Judge Farah Hassan issued a stiffer sentence than that recommended by prosecutor Mohamud Mohamed, who had sought a three-year term, the National Union of Somali Journalistsreported. Police transferred Jama to the Bossasso Detention Center on Sunday.
Puntland Information Minister Abdihakin Ahmed told journalists at a press conference on Sunday that Jama was "lucky" to receive a six-year sentence since the maximum sentence under the new anti-terror law is 20 years. The minister ordered journalists not to interview rebel forces under Sheikh Mohamed Said Atom, and said they would face "severe punishment" if they did, the union reported.
Since 2005, Sheikh Mohamed Said Atom has controlled a small area of Galgala, about 45 kilometers (30 miles) south of Bossasso with an armed militia. In May, Atom declared the area he controls an Islamic state and escalating battles ensued between the warring parties, local journalists told CPJ. On Friday, the same day Horseed interviewed the militia commander, Atom's forces attacked Puntland troops in the Galgala region, killing five soldiers.
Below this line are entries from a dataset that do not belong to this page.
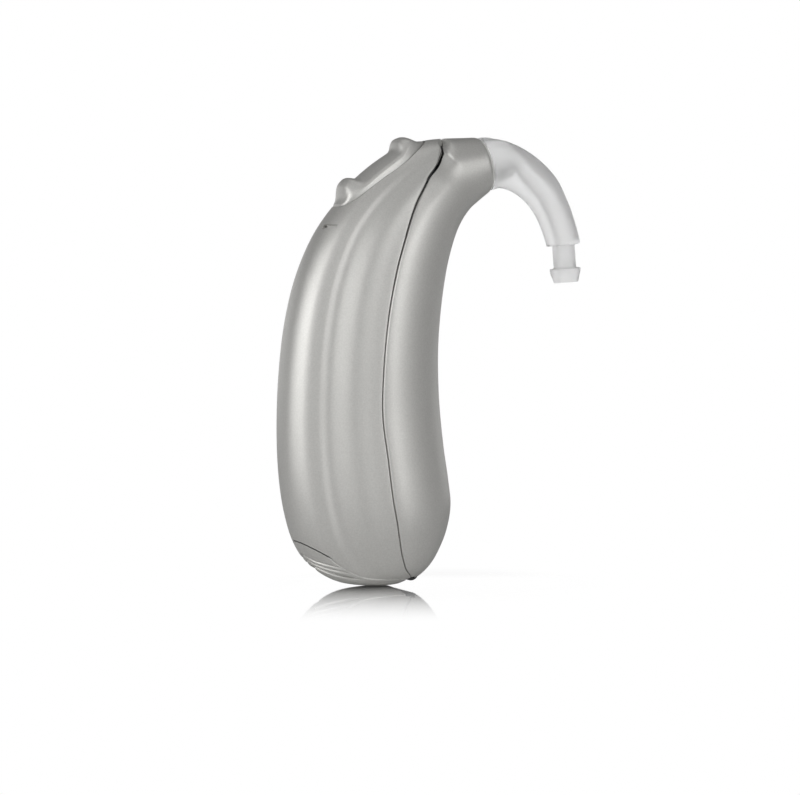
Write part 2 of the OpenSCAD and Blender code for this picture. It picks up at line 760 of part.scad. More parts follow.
// Circuit board on the chassis, with its chips on the near face.
board_gap = 0.55;
board_y = plate_y - board_gap - board_thickness;
board_shares = [[7.0, -0.56], [8.5, -0.58], [10, -0.58], [11.1, -0.55], [11.1, -0.08], [10, -0.04], [8.5, -0.04],
  [7.0, -0.06]];
standoff_radius = 0.5;
standoff_shares = [[7.4, -0.3], [10.7, -0.3]];
module circuit_board() {
  color([0.1, 0.35, 0.2]) plate(board_y, board_y + board_thickness) inner_outline(board_shares);
}
module board_standoffs() {
  color([0.7, 0.6, 0.3])
    plate(board_y + board_thickness, plate_y)
      for (share = standoff_shares)
        translate(inside(share.x, share.y)) circle(r = standoff_radius, $fn = round_fine);
}
processor_size = [3.2, 0.9, 4.2];
memory_size = [2.6, 0.72, 2.2];
chip_station = [9.1, 10.45];
capacitor_station = 7.75;
chip_line_share = -0.31;
capacitor_step_share = 0.14;
module on_board(station, share, height) {
  in_body(station, share, board_y - height / 2) children();
}
module processor_chip() {
  color([0.08, 0.08, 0.09]) on_board(chip_station[0], chip_line_share, processor_size.y) block(processor_size);
}
module memory_chip() {
  color([0.1, 0.1, 0.12]) on_board(chip_station[1], chip_line_share, memory_size.y) block(memory_size);
}
capacitor_size = [0.8, 0.6, 1.4];
module capacitors() {
  color([0.6, 0.5, 0.35])
    for (i = [-1, 0, 1])
      on_board(capacitor_station, chip_line_share + i * capacitor_step_share, capacitor_size.y) block(capacitor_size);
}

// Microphones in rubber boots, one by the parting line and one under the rear slot.
boot_room = 0.04;
mic_boot_wall = 0.25;
mic_port_radius = 0.3;
mic_relief = 0.05;
mic_depth_share = 0.8;
mic_size = [mic_thickness, mic_length, mic_width * mic_depth_share];
boot_size = mic_size + 2 * (boot_room + mic_boot_wall) * [1, 1, 1];
mic_stations = [14.65, 11.8];
mic_side_shares = [-0.14, -0.5];
module mic_at(i) {
  in_body(mic_stations[i], mic_side_shares[i]) children();
}
module microphone(i) {
  color([0.75, 0.7, 0.6]) mic_at(i) difference() {
    block(mic_size);
    translate([-mic_thickness / 2 - overrun, 0, 0]) rotate([0, 90, 0])
      cylinder(r = mic_port_radius, h = 2 * overrun, $fn = round_fine);
  }
}
module mic_boot(i) {
  color([0.12, 0.12, 0.12]) mic_at(i) difference() {
    block(boot_size);
    block(mic_size + 2 * boot_room * [1, 1, 1]);
    translate([-mic_thickness, 0, 0]) rotate([0, 90, 0])
      cylinder(r = mic_port_radius, h = mic_thickness, $fn = round_fine);
  }
}
module front_microphone() {
  microphone(0);
}
module rear_microphone() {
  microphone(1);
}
module front_mic_boot() {
  mic_boot(0);
}
module rear_mic_boot() {
  mic_boot(1);
}

// Receiver in its rubber boot, and the tube that leads its sound to the spout.
receiver_station = 10.6;
receiver_share = 0.38;
receiver_y = -0.45;
receiver_size = [receiver_depth, receiver_thickness, receiver_length];
port_radius = 0.45;
module receiver() {
  color([0.75, 0.75, 0.77])
    in_body(receiver_station, receiver_share, receiver_y) difference() {
      block(receiver_size);
      translate([0, 0, receiver_length / 2 - overrun]) cylinder(r = port_radius, h = 2 * overrun, $fn = round_fine);
    }
}
module receiver_boot() {
  color([0.15, 0.15, 0.16])
    in_body(receiver_station, receiver_share, receiver_y) difference() {
      block(receiver_size + 2 * (boot_room + boot_wall) * [1, 1, 1]);
      block(receiver_size + 2 * boot_room * [1, 1, 1]);
      cylinder(r = port_radius, h = receiver_length, $fn = round_fine);
    }
}
tube_bore_radius = port_radius;
spout_tail = 2;
function on_axis(reach) = neck_centre + reach * aim(neck_tilt);
receiver_spot = inside(receiver_station, receiver_share);
receiver_up = aim(section_tilt(receiver_station) + 90);
tube_start = receiver_spot + (receiver_length / 2 + boot_room + boot_wall + touch) * receiver_up;
tube_end_gap = 0.2;
tube_elbow_share = 0.62;
tube_turn = [inside(13.3, 0.42), inside(14.4, 0.44)];
tube_path = [
  tube_turn[0] - receiver_length * receiver_up, tube_start, tube_turn[0], tube_turn[1],
  mix(tube_turn[1], on_axis(-spout_tail - tube_diameter / 3), tube_elbow_share),
  on_axis(-spout_tail - tube_end_gap), on_axis(0)
];
tube_steps = 20;
module receiver_tube() {
  last = len(tube_path) - 3;
  places = [for (i = [0:tube_steps]) last * i / tube_steps];
  outer = [for (p = tube_path) tube_diameter / 2];
  bore = [for (p = tube_path) tube_bore_radius];
  color([0.85, 0.6, 0.55]) difference() {
    loft(tube_rings(tube_path, outer, places, 14));
    loft(tube_rings(tube_path, bore, concat([-touch], places, [last + touch]), 10));
  }
}

// Telecoil: an upright winding on its core, on a bracket of the chassis side.
coil_station = 8.3;
coil_share = 0.34;
core_radius_share = 0.25;
winding_share = 0.8;
module telecoil_core() {
  color([0.3, 0.3, 0.32])
    in_body(coil_station, coil_share, 0)
      cylinder(r = coil_diameter * core_radius_share, h = coil_length, center = true, $fn = round_fine);
}
module telecoil_winding() {
  color([0.75, 0.42, 0.2])
    in_body(coil_station, coil_share, 0) difference() {
      cylinder(d = coil_diameter, h = coil_length * winding_share, center = true, $fn = round_fine);
      cylinder(r = coil_diameter * core_radius_share + touch, h = coil_length, center = true, $fn = round_fine);
    }
}

// Sound spout with its thread, drawn as parallel ridges.
thread_start = 0.5;
ridge_foot_share = 0.45;
ridge_crest_share = 0.12;
ridge_foot = thread_pitch * ridge_foot_share;
ridge_crest = thread_pitch * ridge_crest_share;
module sound_spout() {
  count = floor((spout_length - seal_thickness - thread_start) / thread_pitch);
  color([0.85, 0.85, 0.85])
    on_neck() difference() {
      union() {
        translate([0, 0, -spout_tail]) cylinder(d = spout_core, h = spout_tail + spout_length, $fn = round_fine);
        for (i = [0:count - 1])
          translate([0, 0, seal_thickness + thread_start + i * thread_pitch])
            rotate_extrude($fn = round_fine)
              polygon([[spout_core / 4, -ridge_foot], [spout_core / 2, -ridge_foot],
                [thread_diameter / 2, -ridge_crest], [thread_diameter / 2, ridge_crest],
                [spout_core / 2, ridge_foot], [spout_core / 4, ridge_foot]]);
      }
      translate([0, 0, -spout_tail - overrun])
        cylinder(d = sound_bore, h = spout_tail + spout_length + 2 * overrun, $fn = round_fine);
    }
}
socket_radius = thread_diameter / 2 + socket_clearance;
seal_room = 0.04;
seal_play = 0.06;
module hook_seal() {
  color([0.9, 0.9, 0.9])
    on_neck() translate([0, 0, touch]) rotate([0, 0, 180]) difference() {
      cylinder(r = neck_radius - wall / 4, h = seal_thickness - touch - seal_play, $fn = cell_fine);
      translate([0, 0, -overrun])
        cylinder(r = socket_radius + seal_room, h = seal_thickness + 2 * overrun, $fn = round_fine);
    }
}

// Ear hook: a bent, tapering tube with a threaded socket at one end and a stepped, barbed tip.
hook_reach_shares = [0, 0.10, 0.237, 0.404, 0.565, 0.709, 0.823, 0.903, 0.978];
hook_rise_shares = [0, 0.018, 0.015, -0.043, -0.153, -0.309, -0.517, -0.725, -0.991];
hook_width_shares = [1, 0.97, 0.885, 0.81, 0.76, 0.72, 0.655, 0.63, 0.61];
hook_tip_tilt = 4.8;
hook_count = len(hook_reach_shares);
hook_end_share = hook_width_shares[hook_count - 1];
hook_foot_share = 0.96;
hook_base = neck_centre + seal_thickness * aim(neck_tilt);
hook_end = neck_centre + [hook_reach * hook_reach_shares[hook_count - 1], -hook_drop];
hook_down = aim(hook_tip_tilt - 90);
hook_points = concat(
  [hook_base],
  [for (i = [1:hook_count - 2]) neck_centre + [hook_reach * hook_reach_shares[i], hook_drop * hook_rise_shares[i]]],
  [hook_end]);
hook_line = concat(
  [hook_points[1] - 2 * norm(hook_points[1] - hook_base) * aim(neck_tilt)], hook_points, [hook_end + hook_down]);
hook_radii = carried(
  concat([for (i = [0:hook_count - 2]) mix(hook_end_diameter, neck_diameter - wall / 3,
    (hook_width_shares[i] - hook_end_share) / (1 - hook_end_share)) / 2], [hook_end_diameter / 2]), neck_radius);
hook_rings = 24;
hook_sides = 24;
bore_rings = 12;
socket_depth = spout_length - seal_thickness + 0.15;
socket_end = seal_thickness + socket_depth;
socket_lead = 1.15;
bore_turn_share = 0.35;
bore_line = concat(
  [on_axis(socket_end - 2 * socket_lead), on_axis(socket_end - socket_lead),
    mix(on_axis(socket_end + sound_bore / 5), hook_points[3], bore_turn_share)],
  [for (i = [4:hook_count - 2]) hook_points[i]], [hook_end, hook_end + hook_down]);
bore_step_share = 0.46;
bore_radii = [for (p = bore_line) sound_bore * bore_step_share];
module on_tip() {
  translate([hook_end.x, 0, hook_end.y]) rotate([0, 180 - hook_tip_tilt, 0]) children();
}
tip_root = 0.3;
module earhook() {
  last = hook_count - 1;
  places = [for (i = [0:hook_rings]) last * i / hook_rings];
  bore_last = len(bore_line) - 3;
  bore_places = [for (i = [0:bore_rings]) bore_last * i / bore_rings];
  step = (hook_end_diameter - waist_diameter) / 4;
  color([0.85, 0.88, 0.9, 0.5])
    difference() {
      union() {
        loft(tube_rings(hook_line, hook_radii, places, hook_sides));
        on_tip() rotate_extrude($fn = cell_fine)
          polygon([[0, -tip_root], [hook_end_diameter / 2 * hook_foot_share, -tip_root],
            [hook_end_diameter / 2 * hook_foot_share, step / 2], [waist_diameter / 2, step],
            [waist_diameter / 2, step + waist_length], [barb_diameter / 2, step + waist_length],
            [barb_diameter / 2, step + waist_length + barb_land],
            [barb_end_diameter / 2, step + waist_length + barb_land + barb_taper],
            [0, step + waist_length + barb_land + barb_taper]]);
      }
      loft(tube_rings(bore_line, bore_radii, bore_places, 12));
      on_tip() translate([0, 0, -tip_root])
        cylinder(d = sound_bore, h = hook_end_diameter + waist_length + barb_land + barb_taper,
          $fn = round_fine);
      on_neck() translate([0, 0, seal_thickness - overrun])
        cylinder(r = socket_radius, h = socket_depth + overrun, $fn = round_fine);
    }
}

rear_housing();
front_housing();
casing_gasket();
rocker_button();
rocker_pivot_pin();
up_plunger();
down_plunger();
up_switch();
down_switch();
battery_door();
door_hinge_pin();
battery_can();
battery_seal();
battery_cap();
positive_contact();
negative_contact();
chassis();
circuit_board();
board_standoffs();
processor_chip();
memory_chip();
capacitors();
front_microphone();
rear_microphone();
front_mic_boot();
rear_mic_boot();
receiver();
receiver_boot();
receiver_tube();
telecoil_core();
telecoil_winding();
sound_spout();
hook_seal();
earhook();
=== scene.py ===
import math

import bmesh
import bpy
import numpy as np
from mathutils import Matrix, Vector


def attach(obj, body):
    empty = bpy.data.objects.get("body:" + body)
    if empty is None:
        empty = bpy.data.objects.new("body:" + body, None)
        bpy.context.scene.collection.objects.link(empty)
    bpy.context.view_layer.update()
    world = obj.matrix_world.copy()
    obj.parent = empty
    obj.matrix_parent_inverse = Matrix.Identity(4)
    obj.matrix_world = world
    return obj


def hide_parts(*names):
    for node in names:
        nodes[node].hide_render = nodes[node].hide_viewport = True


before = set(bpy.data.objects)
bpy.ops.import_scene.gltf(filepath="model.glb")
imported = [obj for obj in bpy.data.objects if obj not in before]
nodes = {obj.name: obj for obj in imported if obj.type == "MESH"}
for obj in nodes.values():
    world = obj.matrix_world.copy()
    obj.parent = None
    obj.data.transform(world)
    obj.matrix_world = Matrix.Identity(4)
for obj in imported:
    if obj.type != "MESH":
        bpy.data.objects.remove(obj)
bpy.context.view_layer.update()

MM = 0.001


# Casing: two moulded shells in satin silver lacquer, split by a fine parting line.
# The skin is drawn from the side view of its spine and front, its thickness and its section,
# so every piece that lies in it, such as the door and the rocker, takes its place from here.
depth, height, thickness, wall = 16.6, 44.4, 11.4, 0.9
middle_share = 0.471


def side(share):
    """Side-view place in mm of a point given in shares of the depth and the height."""
    share = np.asarray(share, float)
    return np.stack([depth * (share[..., 0] - middle_share), height * share[..., 1]], -1)


def aim(degrees):
    return np.array([math.cos(math.radians(degrees)), math.sin(math.radians(degrees))])


def carried(values, before):
    """A list with the value before it and one carried on after it, for along to read."""
    values = np.asarray(values, float)
    return np.concatenate([[before], values, [2 * values[-1] - values[-2]]])


def along(line, station):
    """Smooth value of a list at a station."""
    station = np.asarray(station, float)
    i = np.clip(np.floor(station).astype(int), 0, len(line) - 4)
    f = station - i
    a, b, c, d = line[i], line[i + 1], line[i + 2], line[i + 3]
    if line.ndim > 1:
        f = f[..., None]
    return b + f / 2 * (c - a + f * (2 * a - 5 * b + 4 * c - d + f * (3 * b - a - 3 * c + d)))


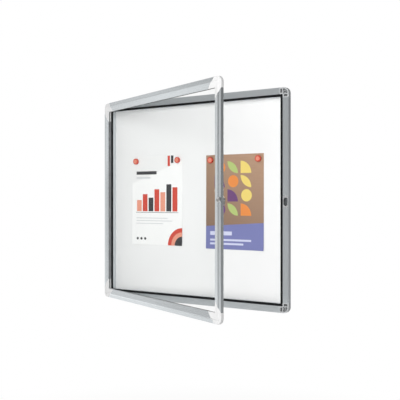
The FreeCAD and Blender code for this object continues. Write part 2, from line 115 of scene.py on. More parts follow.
class NoticeBoardSizes(bpy.types.PropertyGroup):
    """Sizes of the pieces that are made here."""

    magnet_radius: length_property("Magnet radius", "Outer radius of a magnet", 10.0 * MM)
    magnet_height: length_property("Magnet height", "From the sheet to a magnet's top", 7.0 * MM)
    magnet_inset_x: length_property("Magnet side inset", "From a sheet's side to it", 18.0 * MM)
    magnet_inset_z: length_property("Magnet top inset", "From a sheet's top to it", 16.0 * MM)
    paper_lift: length_property("Paper lift", "Rise of a sheet's free bottom corners", 2.2 * MM)
    paper_wave: length_property("Paper wave", "Height of the soft waves in a sheet", 0.35 * MM)
    screw_radius: length_property("Cam screw", "Radius of the cam screw's head", 3.0 * MM)
    screw_height: length_property("Cam screw height", "Height of the cam screw's head", 1.5 * MM)
    screw_shank: length_property("Cam screw shank", "Radius of the cam screw's shank", 1.5 * MM)
    screw_length: length_property("Cam screw length", "Length of the cam screw's shank", 5.0 * MM)
    lock_radius: length_property("Lock head", "Radius of the lock's head", 8.0 * MM)
    lock_bore: length_property("Lock bore", "Radius of the bore that the plug turns in", 4.55 * MM)
    lock_dish: length_property("Lock dish", "Depth of the dish in the lock's head", 1.2 * MM)
    lock_front: length_property("Lock front", "From the door's back to the lock's face", 13.5 * MM)
    lock_seat: length_property("Lock seat", "From the door's back to the head's foot", 1.4 * MM)
    lock_barrel: length_property("Lock barrel", "Radius of the barrel behind the door", 5.8 * MM)
    lock_reach: length_property("Lock reach", "Length of the barrel behind the door", 4.9 * MM)
    cam_reach: length_property("Cam screw seat", "From the door's back to its head", 7.7 * MM)


class NoticeBoardStudio(bpy.types.PropertyGroup):
    """Camera, lamps and surroundings."""

    camera_place: bpy.props.FloatVectorProperty(
        name="Camera", description="Place of the camera", default=(1.3466, -1.9399, 0.0),
        subtype="TRANSLATION"
    )
    camera_turn: bpy.props.FloatProperty(
        name="Camera turn", description="Turn about the upright axis",
        default=math.radians(34.36), subtype="ANGLE"
    )
    lens: bpy.props.FloatProperty(
        name="Lens", description="Focal length", default=65.5, min=10.0, unit="CAMERA"
    )
    camera_shift: bpy.props.FloatVectorProperty(
        name="Camera shift", description="Shift of the picture to the right and up",
        default=(0.0005, 0.0004), size=2
    )
    floor_drop: length_property("Floor", "Floor below the board's middle", 1.15)
    key_power: power_property("Key lamp", "Soft lamp in front of the board", 47.0)
    side_power: power_property("Side lamp", "Tall lamp off the hinge side", 0.7)
    rim_power: power_property("Rim lamp", "Small lamp off the top of the hinge side", 0.14)
    foot_power: power_property("Foot lamp", "Low lamp off the foot of the hinge side", 0.6)
    world_level: bpy.props.FloatProperty(
        name="Surround", description="Level of the light that comes from all round",
        default=0.52, min=0.0, max=2.0
    )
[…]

Puntland authorities have been clamping down on independent coverage of the regional conflict in recent weeks. On August 10, the information minister issued a letter indefinitely suspending VOA and Universal TV reporter Nuh Muse from working in Puntland, local journalists told CPJ. No explanation was given for the suspension, but CPJ sources said the government believed Muse had been arranging interviews with civilians caught in the conflict.